Stated task —
Repeat the data verbatim.

Entries with parts and joints:
────

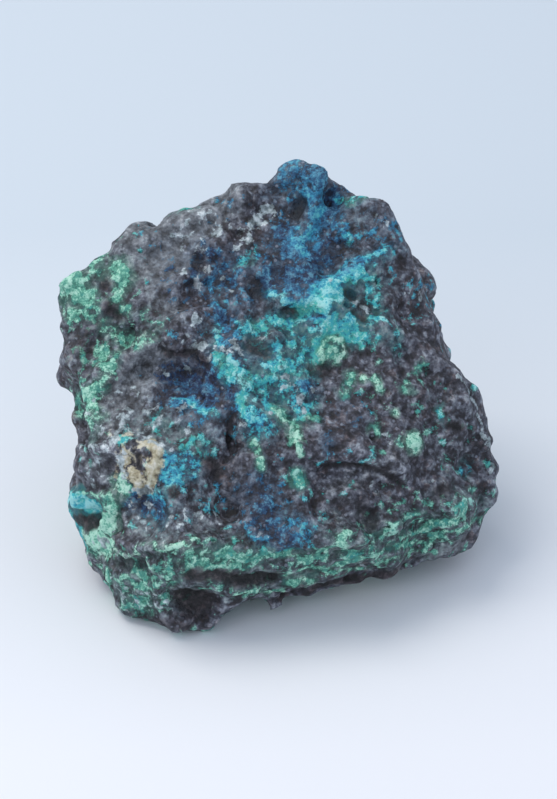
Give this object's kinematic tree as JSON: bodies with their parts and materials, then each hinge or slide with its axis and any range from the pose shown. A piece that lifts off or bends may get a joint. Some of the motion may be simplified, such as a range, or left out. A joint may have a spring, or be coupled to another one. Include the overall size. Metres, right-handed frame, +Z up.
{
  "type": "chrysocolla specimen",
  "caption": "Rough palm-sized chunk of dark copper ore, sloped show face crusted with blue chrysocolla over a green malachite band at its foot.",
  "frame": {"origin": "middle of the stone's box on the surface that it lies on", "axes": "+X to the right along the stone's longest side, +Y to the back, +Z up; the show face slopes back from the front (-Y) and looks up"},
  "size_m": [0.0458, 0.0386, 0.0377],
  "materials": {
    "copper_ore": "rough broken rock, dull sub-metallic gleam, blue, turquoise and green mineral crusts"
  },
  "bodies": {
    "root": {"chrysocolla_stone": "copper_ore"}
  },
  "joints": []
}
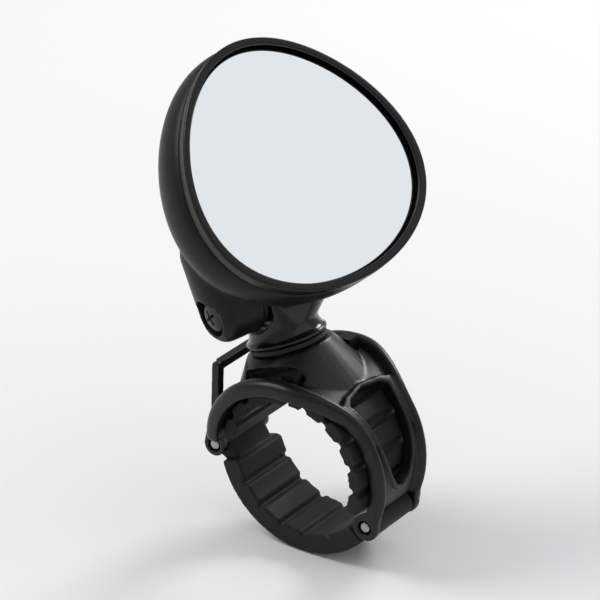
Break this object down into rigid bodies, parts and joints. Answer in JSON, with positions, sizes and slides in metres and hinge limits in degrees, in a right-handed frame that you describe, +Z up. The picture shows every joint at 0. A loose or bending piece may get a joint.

────

Result —
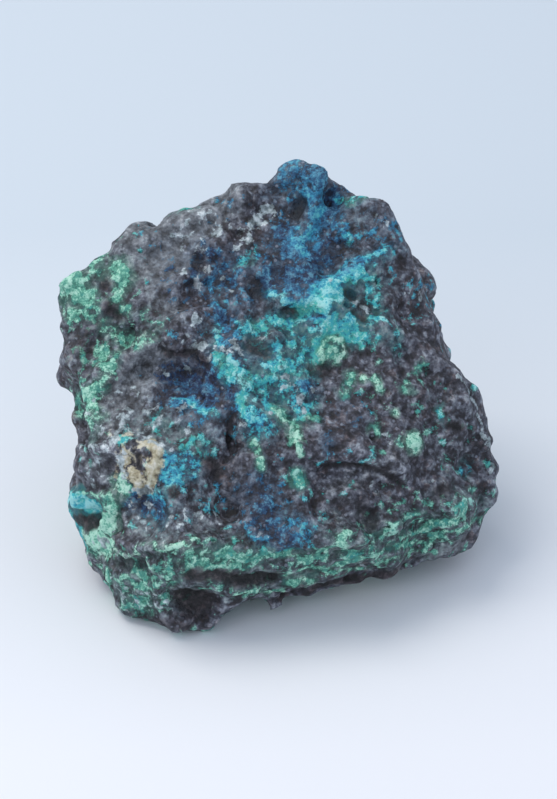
Give this object's kinematic tree as JSON: bodies with their parts and materials, then each hinge or slide with its axis and any range from the pose shown. A piece that lifts off or bends may get a joint. Some of the motion may be simplified, such as a range, or left out. A joint may have a spring, or be coupled to another one. Include the overall size. Metres, right-handed frame, +Z up.
{
  "type": "chrysocolla specimen",
  "caption": "Rough palm-sized chunk of dark copper ore, sloped show face crusted with blue chrysocolla over a green malachite band at its foot.",
  "frame": {"origin": "middle of the stone's box on the surface that it lies on", "axes": "+X to the right along the stone's longest side, +Y to the back, +Z up; the show face slopes back from the front (-Y) and looks up"},
  "size_m": [0.0458, 0.0386, 0.0377],
  "materials": {
    "copper_ore": "rough broken rock, dull sub-metallic gleam, blue, turquoise and green mineral crusts"
  },
  "bodies": {
    "root": {"chrysocolla_stone": "copper_ore"}
  },
  "joints": []
}
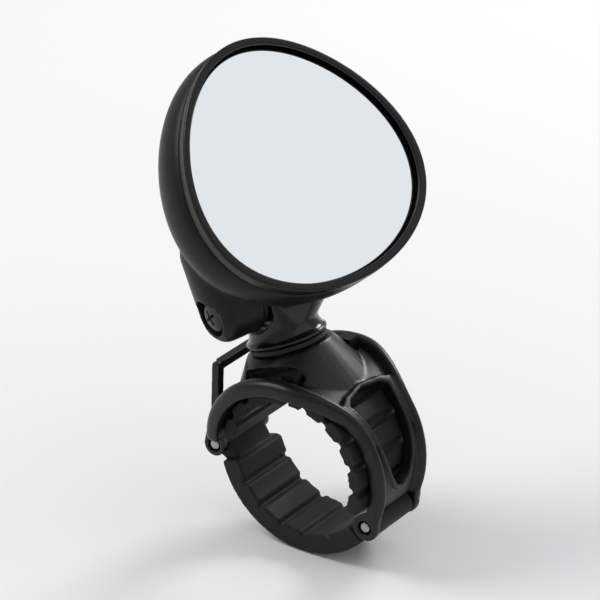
Break this object down into rigid bodies, parts and joints. Answer in JSON, with positions, sizes and slides in metres and hinge limits in degrees, in a right-handed frame that you describe, +Z up. The picture shows every joint at 0. A loose or bending piece may get a joint.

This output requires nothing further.